Editorial Financials

5X5 Report Card Our 5X5 Goals We recently entered the last year of our 5X5 strategy for growth, a set of five goals we outlined for the period 1999 through 2005. We continue to make solid progress on these ambitious goals.

1. 25 percent average annual non-GAAP EPS growth The first goal is the most important of the 5X5 plan, and we expect to exceed this goal given that our average annual non-GAAP(1) earnings per share (EPS) growth rate has been 29 percent for 1999 through 2004. Average annual GAAP earnings per share growth was 69 percent from 1999 through 2004. For 2005, we are currently expecting year-over-year non-GAAP(2) EPS growth of greater than 25 percent.

2. 25 percent non-GAAP net income as a percentage of operating revenues The goal of 25 percent non-GAAP net income as a percentage of operating revenues will probably not be met due to the success of Rituxan® (Rituximab) and the impact of the related profit-sharing arrangement. For 2004, the non-GAAP(1) net income as a percentage of revenues was 19 percent. The GAAP net income as a percentage of revenues was 17 percent.

3. 5 new products/indications approved We have already exceeded our 5X5 goal of five new products or indications approved, with eight products or indications approved since 1999: Nutropin Depot® [somatropin (rDNA origin) for injectable suspension], TNKase™ (Tenecteplase), Cathflo® Activase® (Alteplase), Nutropin AQ Pen® (a delivery system), Xolair® (Omalizumab), RAPTIVA® (efalizumab), Avastin™ (bevacizumab) and Tarceva™ (erlotinib).

4. 5 significant products in late-stage clinical trials We are well positioned to exceed our 5X5 goal of five significant products in late-stage development. To name a few, we currently have in Phase III trials: Lucentis™ (ranibizumab) for age-related macular degeneration, Tarceva for pancreatic cancer, Rituxan for several immunology indications, and Avastin for several oncology indications.

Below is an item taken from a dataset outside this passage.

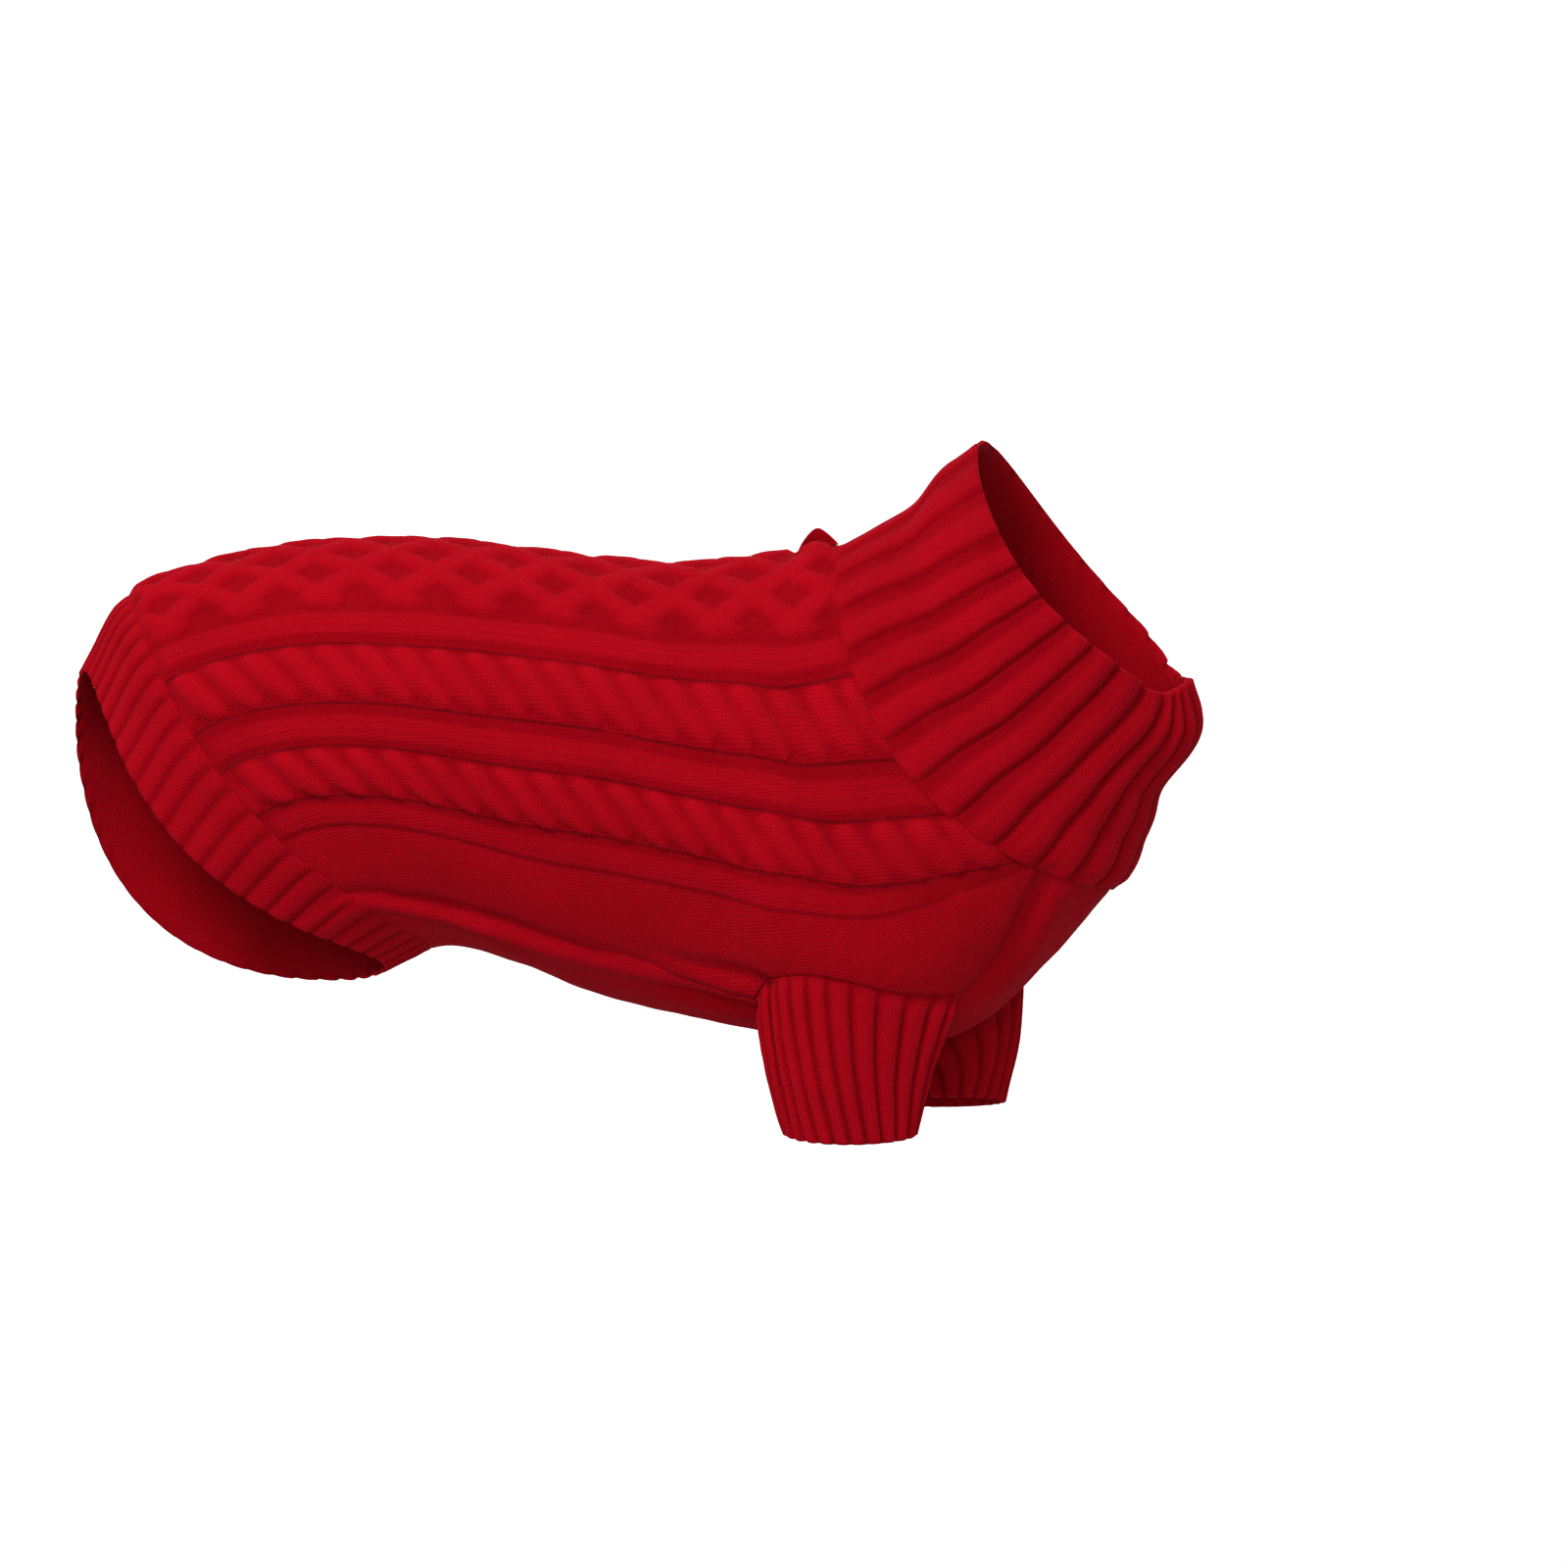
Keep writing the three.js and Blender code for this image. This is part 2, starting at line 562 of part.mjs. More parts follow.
// Belly panel: plain cloth under the body, from the right seam round the bottom to the left
function bellyPanel() {
  const cloth = new Cloth();
  const sparse = (side) => edgeStations(side).filter((_, place, all) => place % 2 === 0
    || place === all.length - 1);
  const column = (side, share, height, end) => ({
    run: (end ? edgeStations(side) : sparse(side)).map((station) => {
      const edge = edgeAngle(side, station, -armholeOn(side).dip);
      const gap = end ? SEAM_GAP / 2 / frameAt(station, side * edge).perDegree : 0;
      const angle = side * mix(180, edge + gap, share);
      return cloth.add(panelPoint(station, angle, height), station);
    }),
    at: side * share,
  });
  const face = (list, height) => [
    column(-1, 1, height, true),
    ...list.map((share) => column(-1, share, height, false)),
    column(-1, BELLY_MIDDLE, height, false),
    ...[...list].reverse().map((share) => column(1, share, height, false)),
    column(1, 1, height, true),
  ];
  cloth.close(face(BELLY_SHARES, 0), face(BELLY_INNER_SHARES, -WALL), false);
  return cloth.geometry();
}

// Cuffs: short ribbed sleeves from the armhole's edge down to an oval open end
function cuff(name) {
  const hole = ARMHOLES[name];
  const end = CUFFS[name];
  const corner = (step) => {
    const turn = (180 * step) / ARMHOLE_STEPS;
    const place = armholePlace(hole, turn);
    const rise = foldHeight(place.station, place.angle);
    return { place, point: clothPoint(place.station, place.angle, rise) };
  };
  const corners = Array.from({ length: 2 * ARMHOLE_STEPS + 1 }, (_, step) => corner(step));
  const middle = corners.slice(1).reduce((sum, item) => sum.add(item.point), new THREE.Vector3())
    .divideScalar(corners.length - 1);
  const topAt = (turn) => {
    const step = Math.min(Math.floor((turn / 180) * ARMHOLE_STEPS), corners.length - 2);
    const share = (turn / 180) * ARMHOLE_STEPS - step;
    const point = corners[step].point.clone().lerp(corners[step + 1].point, share);
    const tangent = corners[step + 1].point.clone().sub(corners[step].point);
    const out = frameAt(
      mix(corners[step].place.station, corners[step + 1].place.station, share),
      mix(corners[step].place.angle, corners[step + 1].place.angle, share),
    ).out;
    const inward = new THREE.Vector3().crossVectors(out, tangent).normalize();
    if (inward.dot(middle.clone().sub(point)) < 0) inward.negate();
    return { point, out, inward };
  };
  const endAt = (turn) => {
    const sine = Math.sin(radians(turn));
    const cosine = Math.cos(radians(turn));
    return new THREE.Vector3(
      end.x - end.halfLength * cosine,
      end.y + hole.side * end.halfWidth * sine,
      end.z - end.droop * sine,
    );
  };
  const lineAt = (turn) => {
    const top = topAt(turn);
    const low = endAt(turn);
    const down = low.clone().sub(top.point).normalize();
    const drop = WALL * clamp(down.dot(top.out), 0, 1);
    const start = top.point.clone().addScaledVector(top.out, -drop)
      .addScaledVector(top.inward, CUFF_INSET + CUFF_LEAN * drop);
    const bow = new THREE.Vector3(end.front, hole.side * CUFF_SWELL, 0);
    return (share) => start.clone().lerp(low, share)
      .addScaledVector(bow, Math.sin(Math.PI * share) * CUFF_BOW);
  };
  const cloth = new Cloth();
  const columnsOf = (count, rows, height) => Array.from({ length: count }, (_, place) => {
    const turn = (360 * place) / count;
    const line = lineAt(turn);
    const beside = lineAt((turn + 1) % 360);
    const run = Array.from({ length: rows + 1 }, (__, row) => {
      const share = row / rows;
      const point = line(share);
      const ahead = line(Math.min(share + SHARE_STEP, 1));
      const down = ahead.sub(line(Math.max(share - SHARE_STEP, 0)));
      const out = new THREE.Vector3().crossVectors(beside(share).sub(point), down).normalize();
      if (out.dot(point.clone().sub(axisAt(share))) < 0) out.negate();
      return cloth.add(point.addScaledVector(out, height(place / count, share)), share);
    });
    return { run, at: turn };
  });
  const axis = { top: middle, low: new THREE.Vector3(end.x, end.y, end.z) };
  const axisAt = (share) => axis.top.clone().lerp(axis.low, share);
  const rise = (place, share) => ribRise(CUFF_RIBS, place, share);
  const outer = columnsOf(CUFF_RIBS.count * 3, 5, rise);
  const inner = columnsOf(ARMHOLE_STEPS * 2, 3, () => -WALL);
  cloth.close(outer, inner, true);
  return cloth.geometry();
}

// The slit's outline on the back, widened all round by a margin
function slitPlace(turn, margin) {
  const here = frameAt(SLIT.station, MIDDLE);
  const along = (SLIT.length / 2 + margin) * Math.cos(radians(turn));
  const across = (SLIT.width / 2 + margin) * Math.sin(radians(turn));
  return {
    station: SLIT.station + along / here.perStation,
    angle: across / here.perDegree || MIDDLE,
  };
}

// The cables die out close to the slit, so that its binding sits on plain cloth
function slitFade(station, angle) {
  const here = frameAt(SLIT.station, MIDDLE);
  const along = Math.abs(station - SLIT.station) * here.perStation - SLIT.length / 2;
  const across = Math.abs(angle) * here.perDegree - SLIT.width / 2;
  const away = Math.max(along, across) - SLIT.lip - SLIT.clear;
  return ease(away / SLIT.plain);
}

// Binding: a lip round the slit, low on the right and standing up on the left
function slitBinding() {
  const cloth = new Cloth();
  const ring = (margin, height) => Array.from({ length: SLIT.steps }, (_, step) => {
    const turn = (360 * step) / SLIT.steps;
    const place = slitPlace(turn, margin);
    const share = (1 + Math.sin(radians(turn))) / 2;
    return cloth.add(clothPoint(place.station, place.angle, height(share)), turn);
  });
  const seat = () => SLIT.seat;
  const top = (share) => mix(SLIT.low, SLIT.high, share ** 2);
  const rings = [
    ring(SLIT.inset, seat), ring(0, (share) => top(share) * SLIT.innerBrim),
    ring(SLIT.lip / 2, top), ring(SLIT.lip, (share) => top(share) * SLIT.outerBrim),
    ring(SLIT.lip, seat),
  ];
  rings.forEach((run, place) => {
    const next = rings[(place + 1) % rings.length];
    const closed = (list) => [...list, { index: list[0].index, at: list[0].at + 360 }];
    cloth.stitch(closed(run), closed(next));
  });
  return cloth.geometry();
}

// The prism that cuts the slit through the back panel
function slitCutter() {
  const cloth = new Cloth();
  const ring = (height) => Array.from({ length: SLIT.steps }, (_, step) => {
    const turn = (360 * step) / SLIT.steps;
    const place = slitPlace(turn, 0);
    return cloth.add(clothPoint(place.station, place.angle, height), turn);
  });
  const closed = (list) => [...list, { index: list[0].index, at: list[0].at + 360 }];
  const low = ring(-CUTTER_DEPTH);
  const high = ring(CUTTER_DEPTH);
  cloth.stitch(closed(low), closed(high));
  for (let step = 1; step < SLIT.steps - 1; step += 1) {
    cloth.faces.push(low[0].index, low[step].index, low[step + 1].index);
    cloth.faces.push(high[0].index, high[step + 1].index, high[step].index);
  }
  return cloth.geometry();
}

const wasm = await Module();
wasm.setup();

function solid(shape) {
  const bare = shape.clone();
  bare.deleteAttribute('normal');
  const merged = mergeVertices(bare, 1e-4);
  return new wasm.Manifold(new wasm.Mesh({
    numProp: 3,
    vertProperties: new Float32Array(merged.attributes.position.array),
    triVerts: new Uint32Array(merged.index.array),
  }));
}

function cutShape(shape, cutter) {
  const mesh = solid(shape).subtract(solid(cutter)).getMesh();
  const result = new THREE.BufferGeometry();
  result.setAttribute('position', new THREE.BufferAttribute(mesh.vertProperties, 3));
  result.setIndex(new THREE.BufferAttribute(mesh.triVerts, 1));
  result.computeVertexNormals();
  return result;
}

function knit(name, shape) {
  const yarn = new THREE.MeshStandardMaterial({ color: RED, roughness: 0.9, metalness: 0 });
  yarn.name = `${name} yarn`;
  const mesh = new THREE.Mesh(shape, yarn);
  mesh.name = name;
  return mesh;
}

const sweater = new THREE.Group();
sweater.name = 'sweater';
sweater.add(knit('back_panel', cutShape(backPanel(), slitCutter())));
sweater.add(knit('belly_panel', bellyPanel()));
sweater.add(knit('collar', ribbedTube({
  from: COLLAR_SEAM,
  to: RIM,
  ribs: COLLAR_RIBS,
  perRib: 4,
  wall: COLLAR_WALL,
  rows: 9,
  innerColumns: 40,
  freeEnd: 'to',
  tall: throatRise,
  lean: ribLean,
})));
sweater.add(knit('hem_rib', ribbedTube({
  from: HEM,
  to: BAND_TOP,
  ribs: HEM_RIBS,
  perRib: 3,
  wall: WALL,
  rows: 3,
  innerColumns: 36,
  freeEnd: 'from',
  tall: () => 1,
  lean: () => 0,
})));
sweater.add(knit('cuff_right', cuff('right')));
sweater.add(knit('cuff_left', cuff('left')));
sweater.add(knit('leash_slit_binding', slitBinding()));

export default sweater;
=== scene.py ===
"""A cable-knit sweater with a deep ribbed collar, in soft red yarn.

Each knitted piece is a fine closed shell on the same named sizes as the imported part. Cables,
ribs, seams and folds are real relief, and the stitches are bump in the knit material.
Lengths are in millimetres until a mesh is made. Negative angles are the right side, and
0 degrees is the middle of the back."""

import bpy
import numpy as np
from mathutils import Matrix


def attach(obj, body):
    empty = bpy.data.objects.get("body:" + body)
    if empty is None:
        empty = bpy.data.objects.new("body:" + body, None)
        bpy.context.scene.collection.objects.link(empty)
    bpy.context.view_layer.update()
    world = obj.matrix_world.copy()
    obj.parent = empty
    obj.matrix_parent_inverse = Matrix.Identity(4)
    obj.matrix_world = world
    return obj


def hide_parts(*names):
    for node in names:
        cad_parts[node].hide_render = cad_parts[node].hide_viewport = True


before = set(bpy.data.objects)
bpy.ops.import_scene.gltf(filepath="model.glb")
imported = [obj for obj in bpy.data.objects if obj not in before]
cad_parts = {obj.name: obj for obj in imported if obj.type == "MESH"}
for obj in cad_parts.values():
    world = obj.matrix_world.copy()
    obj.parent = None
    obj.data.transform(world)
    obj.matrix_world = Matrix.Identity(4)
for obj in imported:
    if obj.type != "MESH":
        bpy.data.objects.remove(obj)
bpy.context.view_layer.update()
METRE = 0.001

# Camera: level, in front of the right side
CAMERA_PLACE = (0.0056, -4.5, -0.1277)
CAMERA_LENS = 180.8
CAMERA_SENSOR = 36.0

# Walls and seams. A panel's end rows lie under the pieces that are sewn over them.
WALL = 2.4
COLLAR_WALL = 3.0
SEAM_TUCK = 0.45
UNDERLAP = 2.6
UNDERLAP_DROP = 0.9
SEAM_DROP = {"depth": 0.25, "width": 3}

# The inner face of each wall has every fourth point of its outer face
INNER_STEP = 4

# The body is a tube of rings, each from its top point round both sides to its bottom point.
# Columns: top x, top z, bottom x, bottom z, half width, bow, sway
SECTIONS = {
    "hem_edge": (-396, -64, -223, -234, 58, -52, -24),
    "band_top": (-370, -21, -197, -222, 72, -35, -12),
    "rump": (-323, -2, -174, -221, 84, -26, -6),
    "loin": (-263, 9, -143, -231, 91, -16, -3),
    "waist": (-196, 11, -106, -246, 93, -8, 0),
    "ribs": (-129, 4, -62, -258, 96, -2, 0),
    "chest": (-62, -3, -8, -268, 98, -6, 5),
    "shoulder_rear": (-14, 1, 49, -279, 97, -16, 11),
    "shoulder_front": (14, 4, 118, -264, 95, -30, 15),
    "collar_seam": (37, 8, 193, -187, 86, -42, 10),
    "collar_low": (61, 20, 210, -156, 80, -38, 12),
    "collar_middle": (81, 33, 221, -130, 75, -32, 16),
    "collar_high": (97, 52, 229, -99, 71, -24, 19),
    "rim": (118, 68, 232, -68, 68, -14, 19),
}
ROWS = np.array(list(SECTIONS.values()), float)
STATION = {name: place for place, name in enumerate(SECTIONS)}
HEM = STATION["hem_edge"]
BAND_TOP = STATION["band_top"]
COLLAR_SEAM = STATION["collar_seam"]
RIM = STATION["rim"]
STATION_STEP = 0.01
ANGLE_STEP = 0.25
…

5. $500 million in new revenues from strategic alliances or acquisitions We are uncertain whether we will meet the goal of $500 million in new revenues from strategic alliances or acquisitions. Importantly, due to our focus on earlier-stage opportunities, we have entered into more than 50 significant agreements and in-licensing agreements since 1999 which position us well for future growth.

 

(1) Genentech's non-GAAP earnings per share and non-GAAP net income exclude recurring charges related to the 1999 redemption of our stock by Roche, litigation-related special items, the cumulative effect of the change in an accounting principle in 2003, and all related tax effects. See pages 16-17 for the reconciliation to our GAAP numbers. All share and per share amounts reflect the May 2004 two-for-one split of Genentech common stock.

(2) Our 2005 GAAP EPS is not estimable at this time. The 2005 GAAP EPS would include recurring charges related to the 1999 redemption of our stock by Roche, which are estimated to be approximately $123 million on a pretax basis in 2005. In addition, the 2005 GAAP EPS would include litigation-related special charges for accrued interest and associated bond costs on the City of Hope judgment, which are currently estimated to be approximately $54 million on a pretax basis in 2005. The 2005 non-GAAP EPS estimate does not include the redemption-related recurring charges and the litigation-related special charges or any other potential special charges related to existing or future litigation or its resolution, or changes in accounting principles, all of which may be significant.